I have one customer who gets hit three or four times a year. Each time, I get $75 to $150 for booting his system to Windows PE and cleaning off the pests. He's running McAfee Enterprise 8.0i (from his job) with all the "Unwanted Programs Policy" settings maxed out, and he still gets hit, and I still get paid. (I think it may be due to his Web surfing habits, but I don't ask and he doesn't tell).
If Microsoft ever delivers a really secure OS and browser, I may need to go get a job... after all the XP machines die off, that is. Since I still see Windows 98 and ME boxes running (some plugged directly into Comcast cable modems), I suspect that will be a few years yet.
I thought it was in the 360 range.
IE6 sucked 365 days out of the year.
sig has been sent away for a few small repairs...
it's unsafe.
Which means it was unsafe for the last 365 days of last year.
I just did another five hour spyware cleaning last night (which still isn't complete). A fifteen-year-old kid managed to bring a Dell PC to its knees over just a few days of browsing the wrong sites.
The kid was visiting the client. The kid has an Apple at home - so he didn't know what he was doing was death to Windows...:-)
Richard Steven Hack - This sig is TOO GODDAMN SHORT TO DO ANYTHING USEFUL WITH! MORONS!
Assuming firefox (2.0.0.1) is open, you are reading this post.
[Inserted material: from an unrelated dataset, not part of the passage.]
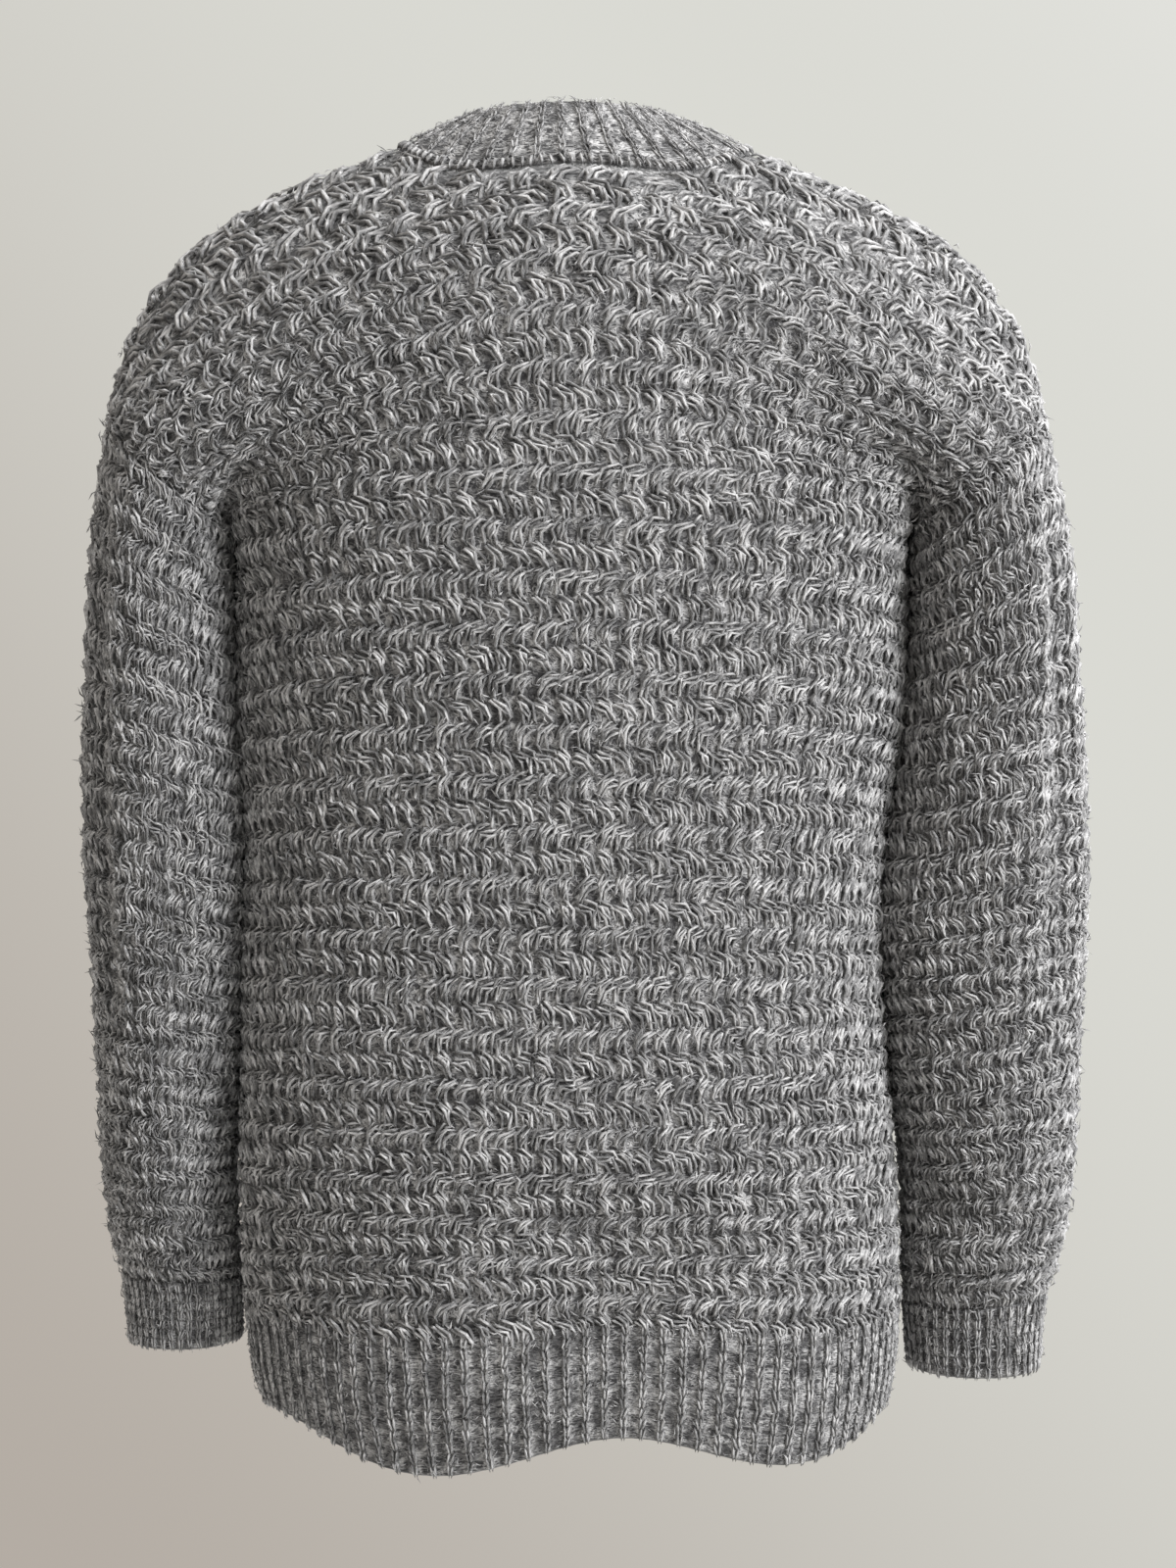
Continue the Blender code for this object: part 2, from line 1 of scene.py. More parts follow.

Check memory consumption (windows XP, currently FF consuming 37Mb)
Cntl-click on reply to this 21 times (giving 22 open tabs, 57Mb)
Open each tab, scroll on page.
Close each of 21 tabs (leaving 2, 45mb)
repeat (52mb)
repeat (58mb)
repeat (60mb)
Now I couldn't claim this as somehow exploitable, but it does highlight the behavior during browsing does have an effect on the memory usage. Especially when even a quality product has a memory leak.
If the market was free, there would be no monoculture and IE share would be close to 0%. A market for lemons would assure some people would always use IE, but most people would chose the obviously superior offerings. That IE continues to enjoy significant market share is a good indicator of continued anti-competitive practices: threats to vendors, abuse of data formats, hostility to user preference and other abuse.
The real sting is that Microsoft continues to enjoy an OS majority share. They won't for long.
DMCA, Hollings, Palladium. What might have sounded like paranoia is now common sense.
The real surprise was that there actually days when the browser was safe. I would like to see what the stats on IE7 will be at the end of 2007 http://www.cybertopcops.com/
www.cybertopcops.com
My truck was unsafe 365 days. I could have been in an accident on any one of those days!
True, but most people don't. Your truck has a better than four minute half life on any road and far fewer than 90% of all trucks are actually owned by malware that takes them for spins and bank robberies while you are not looking.
Microsoft my not kill as many people as trucks do, but that's not a mater of reliability. The power required to use a computer is not as high as motor vehicles, yet.
DMCA, Hollings, Palladium. What might have sounded like paranoia is now common sense.
http://www.ie7.com/
The author must have forgotten that 2006 was 365 days long, not 284.
It's not my system, Anonymous Coward, it's his. I didn't build it, sell it to him, or install it. He does what he wants with it; I am paid only to fix it and make recommendations.
You must be an idiot, if you don't understand that.
Man, the glass is always half empty for some people. How 'bout "IE6 was risk free for double-digit days in '06!"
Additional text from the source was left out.